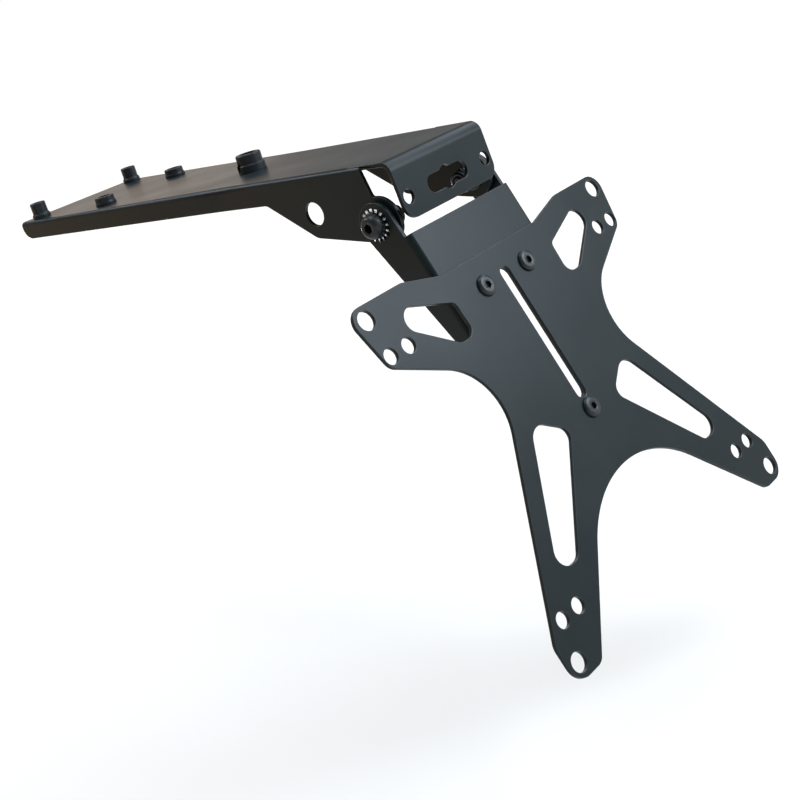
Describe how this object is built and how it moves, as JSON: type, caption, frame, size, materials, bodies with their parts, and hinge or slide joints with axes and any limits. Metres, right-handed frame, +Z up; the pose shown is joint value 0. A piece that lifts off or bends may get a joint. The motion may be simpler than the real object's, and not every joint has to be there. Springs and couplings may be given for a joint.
{
  "type": "motorbike tail tidy",
  "caption": "Tail tidy for a motorbike: a folded tail bracket on spacers, a pivoting arm and a flat, slotted number plate carrier with open arms.",
  "frame": {"origin": "middle of the top face of the large spacer on the tail bracket's top plate", "axes": "+X to the right seen from behind the bike, +Y towards the front of the bike, +Z up"},
  "size_m": [0.1874, 0.3535, 0.2149],
  "materials": {
    "tail_bracket": "satin black powder coat",
    "arm_bracket": "satin black powder coat",
    "plate_carrier": "satin black powder coat",
    "spacer": "black anodised",
    "screw": "black oxide",
    "nut_and_washer": "black oxide",
    "tooth_washer": "bright zinc"
  },
  "bodies": {
    "tail": {"tail_bracket": "tail_bracket", "large_spacer": "spacer", "tall_spacer_left": "spacer", "low_spacer_left": "spacer", "pivot_washer_left": "nut_and_washer", "tooth_washer_left": "tooth_washer", "pivot_screw_left": "screw", "pivot_nut_left": "nut_and_washer", "tall_spacer_right": "spacer", "low_spacer_right": "spacer", "pivot_washer_right": "nut_and_washer", "tooth_washer_right": "tooth_washer", "pivot_screw_right": "screw", "pivot_nut_right": "nut_and_washer"},
    "arm": {"arm_bracket": "arm_bracket", "plate_carrier": "plate_carrier", "plate_screw_left": "screw", "plate_washer_left": "nut_and_washer", "plate_nut_left": "nut_and_washer", "plate_screw_right": "screw", "plate_washer_right": "nut_and_washer", "plate_nut_right": "nut_and_washer", "plate_screw_low": "screw", "plate_washer_low": "nut_and_washer", "plate_nut_low": "nut_and_washer"}
  },
  "joints": [
    {"name": "arm_pivot", "type": "hinge", "parent": "tail", "child": "arm", "pos_m": [0, -0.1083, -0.0343], "axis": [1, 0, 0], "range_deg": [-15, 45]}
  ]
}
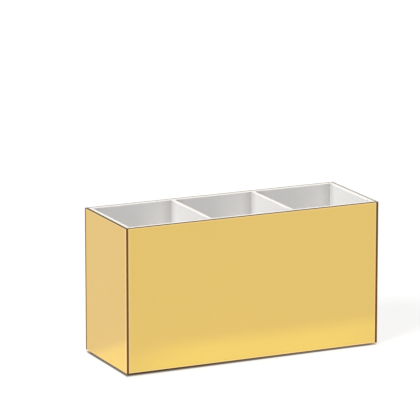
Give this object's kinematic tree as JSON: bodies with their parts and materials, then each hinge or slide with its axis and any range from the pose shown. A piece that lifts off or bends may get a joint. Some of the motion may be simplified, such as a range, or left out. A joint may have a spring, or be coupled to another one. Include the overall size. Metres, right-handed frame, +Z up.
{
  "type": "makeup brush holder",
  "caption": "Open-topped rectangular desk box of gold mirror and white acrylic sheet, divided across into equal compartments that hold makeup brushes upright.",
  "frame": {"origin": "on the surface that the feet rest on, below the middle of the box", "axes": "+X along the length, to the right seen from the front; +Y from the front face to the rear face, along the depth; +Z up, out of the open top"},
  "size_m": [0.216, 0.079, 0.1155],
  "materials": {
    "gold_mirror_sheet": "polished",
    "white_sheet": "gloss",
    "adhesive_film": "matte",
    "foot_rubber": "satin"
  },
  "bodies": {
    "root": {"base_panel": "white_sheet", "front_wall": "white_sheet", "rear_wall": "white_sheet", "left_end_wall": "white_sheet", "right_end_wall": "white_sheet", "divider_1": "white_sheet", "divider_2": "white_sheet", "front_mirror_panel": "gold_mirror_sheet", "rear_mirror_panel": "gold_mirror_sheet", "left_mirror_panel": "gold_mirror_sheet", "right_mirror_panel": "gold_mirror_sheet", "front_mirror_adhesive": "adhesive_film", "rear_mirror_adhesive": "adhesive_film", "left_mirror_adhesive": "adhesive_film", "right_mirror_adhesive": "adhesive_film", "foot_front_left": "foot_rubber", "foot_front_right": "foot_rubber", "foot_rear_left": "foot_rubber", "foot_rear_right": "foot_rubber"}
  },
  "joints": []
}
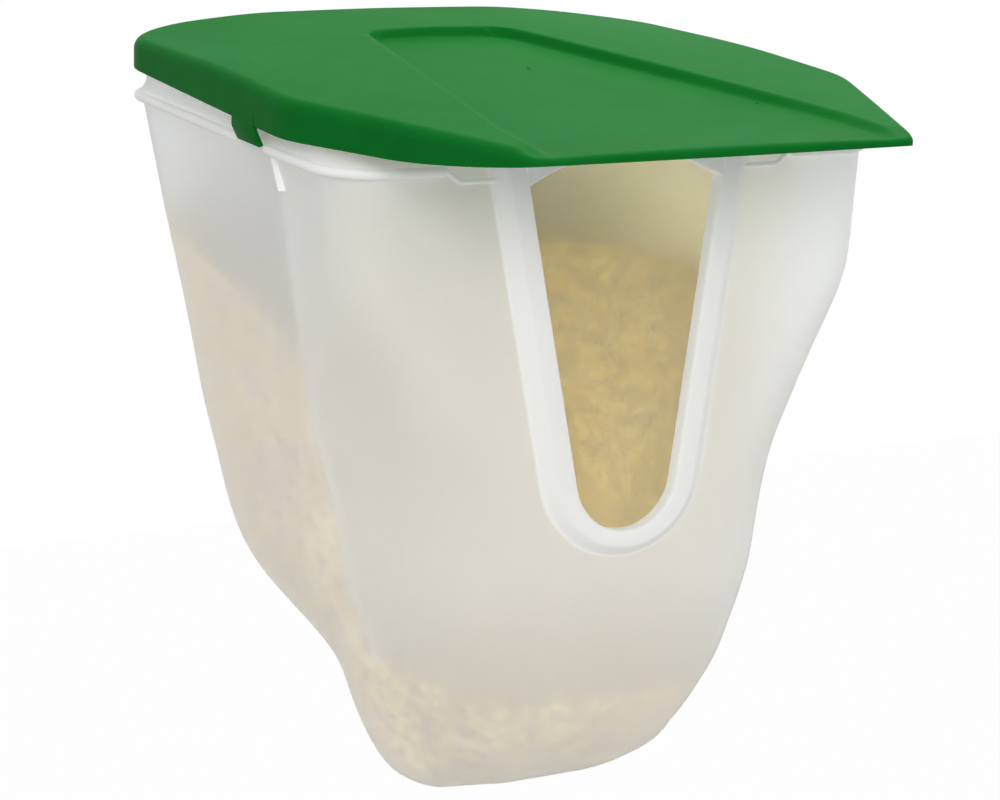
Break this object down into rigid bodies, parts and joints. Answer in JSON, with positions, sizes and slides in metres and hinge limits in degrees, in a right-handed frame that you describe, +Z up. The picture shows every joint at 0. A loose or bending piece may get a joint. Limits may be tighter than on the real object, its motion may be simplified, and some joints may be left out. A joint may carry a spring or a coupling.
{
  "type": "hanging poultry feeder",
  "caption": "Wall-hung translucent feed hopper with a rounded trough and a tall feeding slot in a raised frame, a hinged visor lid, an inner baffle and a hooked wall bracket.",
  "frame": {"origin": "on the wall's surface, at the middle of the bracket's back face, level with the top of its hook", "axes": "+X to the feeder's right seen from the front, +Y into the wall, +Z up"},
  "size_m": [0.2574, 0.3109, 0.3447],
  "materials": {
    "milky_plastic": "translucent milky polypropylene, satin",
    "clear_plastic": "translucent polypropylene sheet, satin",
    "green_plastic": "fine-grained green polypropylene",
    "grey_plastic": "grey polypropylene, satin"
  },
  "bodies": {
    "bracket": {"wall_bracket": "grey_plastic"},
    "hopper": {"body": "milky_plastic", "feed_baffle": "clear_plastic"},
    "lid": {"lid": "green_plastic"}
  },
  "joints": [
    {"name": "lift_off", "type": "slide", "parent": "bracket", "child": "hopper", "axis": [0, 0, 1], "range_m": [0, 0.012]},
    {"name": "lid_hinge", "type": "hinge", "parent": "hopper", "child": "lid", "pos_m": [0, -0.01507, 0.043], "axis": [-1, 0, 0], "range_deg": [0, 105]}
  ]
}
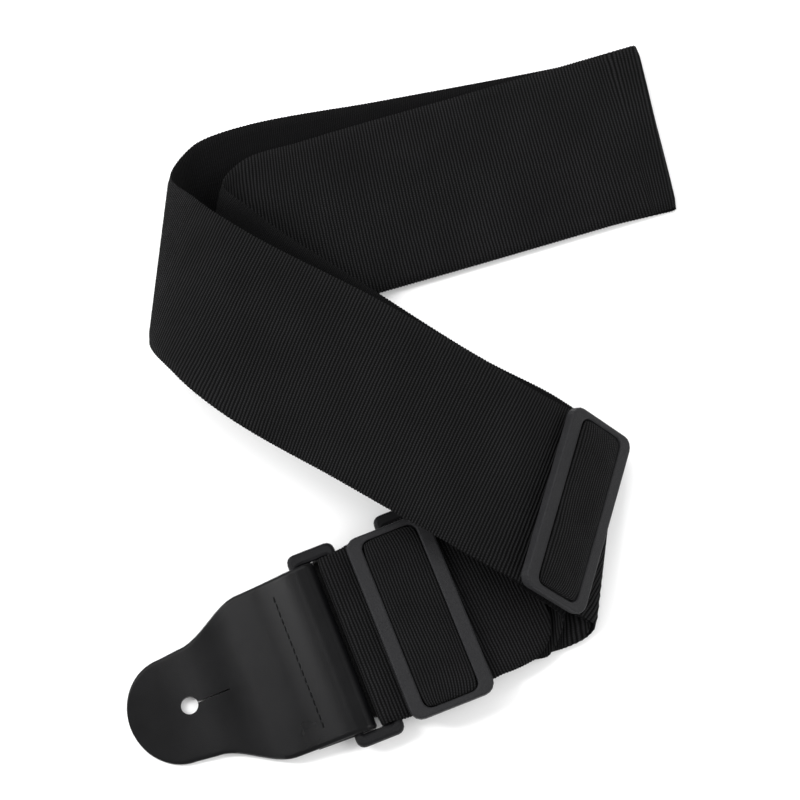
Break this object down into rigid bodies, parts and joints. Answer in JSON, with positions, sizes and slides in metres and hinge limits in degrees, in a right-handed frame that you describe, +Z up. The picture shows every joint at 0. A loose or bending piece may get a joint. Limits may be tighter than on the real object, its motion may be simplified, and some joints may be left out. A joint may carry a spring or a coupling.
{
  "type": "guitar strap",
  "caption": "Doubled webbing guitar strap laid in a Z, with tri-glide buckles, rectangular rings and tapered leather ends with button holes.",
  "frame": {"origin": "bottom centre of the bounding box of the strap as it lies", "axes": "+Z up from the surface it lies on; +X to the viewer's right and +Y away from the viewer"},
  "size_m": [0.2298, 0.31, 0.0437],
  "materials": {
    "webbing": "black woven webbing, cross ribs on the front and a smoother back",
    "moulded_plastic": "black moulded plastic with a fine satin grain",
    "leather": "smooth black leather, satin",
    "thread": "black bonded thread"
  },
  "bodies": {
    "webbing": {"webbing_back_run": "webbing", "webbing_end_fold": "webbing", "webbing_front_run": "webbing", "webbing_left_bend_inner": "webbing", "webbing_left_bend_outer": "webbing", "webbing_lower_run_back": "webbing", "webbing_lower_run_front": "webbing", "webbing_main_run": "webbing", "webbing_return_run": "webbing", "webbing_right_bend_inner": "webbing", "webbing_right_bend_outer": "webbing", "webbing_right_bend_return": "webbing", "webbing_second_run": "webbing", "webbing_tail_a": "webbing", "webbing_tail_b": "webbing", "webbing_turn_a": "webbing", "webbing_turn_b": "webbing"},
    "tri_glide_a": {"tri_glide_a": "moulded_plastic", "webbing_hump_a": "webbing"},
    "tri_glide_b": {"tri_glide_b": "moulded_plastic", "webbing_hump_b": "webbing"},
    "ring_a": {"ring_a": "moulded_plastic"},
    "leather_end_a": {"leather_end_a": "leather", "stitching_a": "thread"},
    "ring_b": {"ring_b": "moulded_plastic", "leather_end_b": "leather", "stitching_b": "thread"}
  },
  "joints": [
    {"name": "tri_glide_a_slide", "type": "slide", "parent": "webbing", "child": "tri_glide_a", "axis": [0.9298, 0.3681, 0], "range_m": [0, 0.012]},
    {"name": "tri_glide_b_slide", "type": "slide", "parent": "webbing", "child": "tri_glide_b", "axis": [-0.6831, 0.2834, 0.6731], "range_m": [0, 0.008]},
    {"name": "ring_a_hinge", "type": "hinge", "parent": "webbing", "child": "ring_a", "pos_m": [-0.01806, -0.10383, 0.0083], "axis": [-0.3681, 0.9298, 0], "range_deg": [0, 75]},
    {"name": "leather_a_hinge", "type": "hinge", "parent": "ring_a", "child": "leather_end_a", "pos_m": [-0.03377, -0.11006, 0.0083], "axis": [-0.3681, 0.9298, 0], "range_deg": [0, 8]},
    {"name": "ring_b_hinge", "type": "hinge", "parent": "webbing", "child": "ring_b", "pos_m": [0.0173, -0.08639, 0.0044], "axis": [-0.3681, 0.9298, 0], "range_deg": [-60, 0]}
  ]
}
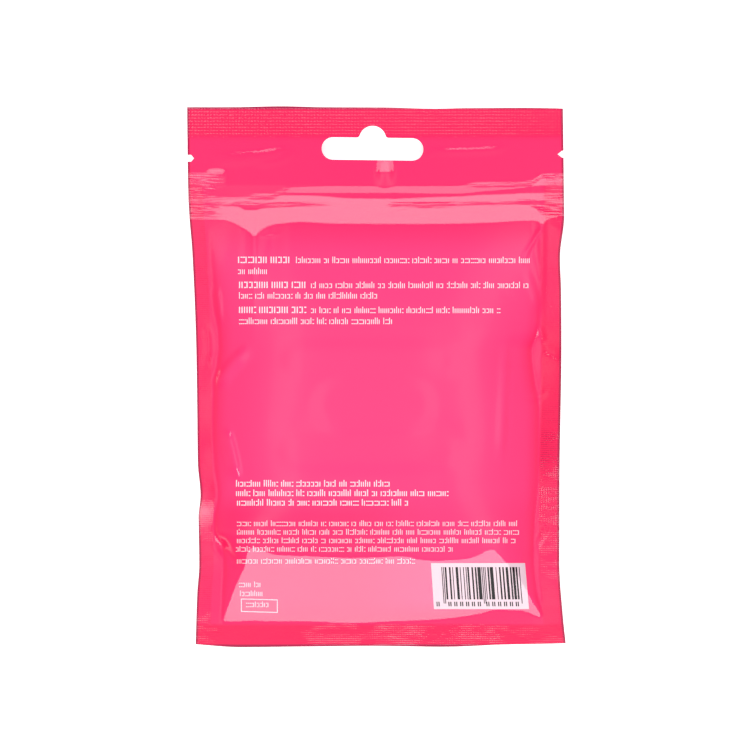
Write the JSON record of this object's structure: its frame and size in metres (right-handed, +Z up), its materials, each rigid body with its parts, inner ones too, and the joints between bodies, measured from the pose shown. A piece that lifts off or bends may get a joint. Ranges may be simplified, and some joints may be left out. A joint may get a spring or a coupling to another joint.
{
  "type": "sealed zip pouch of gel toe separators",
  "caption": "Flat pink foil-laminate zip pouch, sealed and bulged by its contents, with a round-ended hang slot, tear notches and crimped seals.",
  "frame": {"origin": "middle of the box around the pouch, on the surface that it lies on", "axes": "+Z up out of the printed back, +Y from the bottom seal towards the hang slot, +X to the right as seen from above"},
  "size_m": [0.1207, 0.1723, 0.0146],
  "materials": {
    "foil_laminate": "gloss pink film over a metallised web",
    "white_ink": "white ink under the same gloss film",
    "black_ink": "black ink under the same gloss film"
  },
  "bodies": {
    "root": {"sealed_pouch": "foil_laminate"}
  },
  "joints": []
}
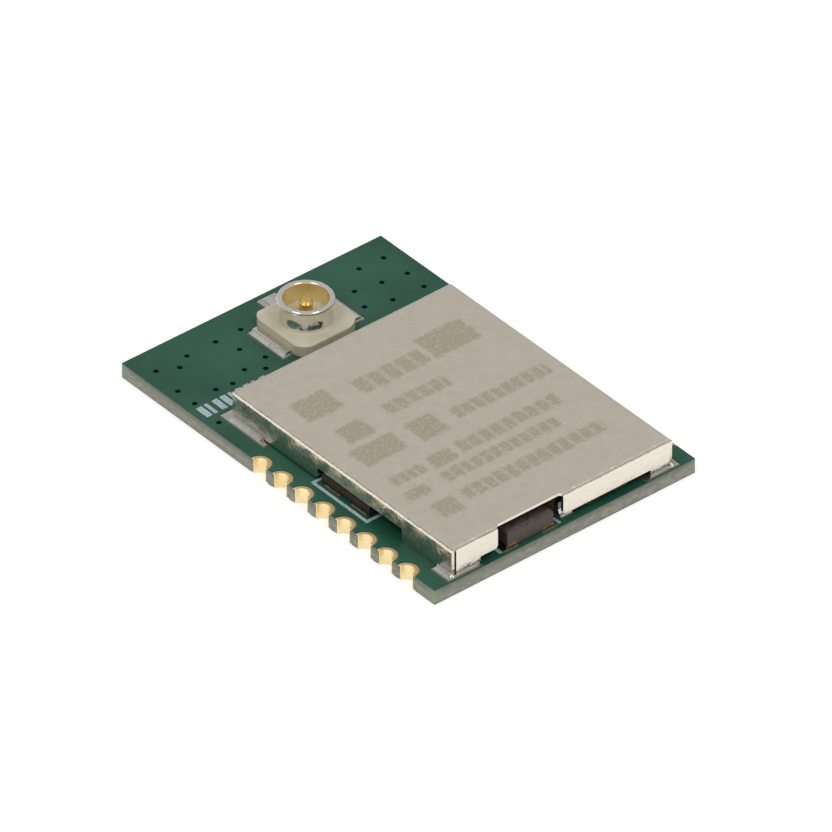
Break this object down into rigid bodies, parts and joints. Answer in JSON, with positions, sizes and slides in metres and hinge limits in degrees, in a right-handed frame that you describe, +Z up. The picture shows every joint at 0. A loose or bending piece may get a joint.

§ **Required task**:
Show every line from the entries above in which "body" appears.

§ **Response to this exercise**:
    "hopper": {"body": "milky_plastic", "feed_baffle": "clear_plastic"},
Write the JSON record of this object's structure: its frame and size in metres (right-handed, +Z up), its materials, each rigid body with its parts, inner ones too, and the joints between bodies, measured from the pose shown. A piece that lifts off or bends may get a joint. Ranges may be simplified, and some joints may be left out. A joint may get a spring or a coupling to another joint.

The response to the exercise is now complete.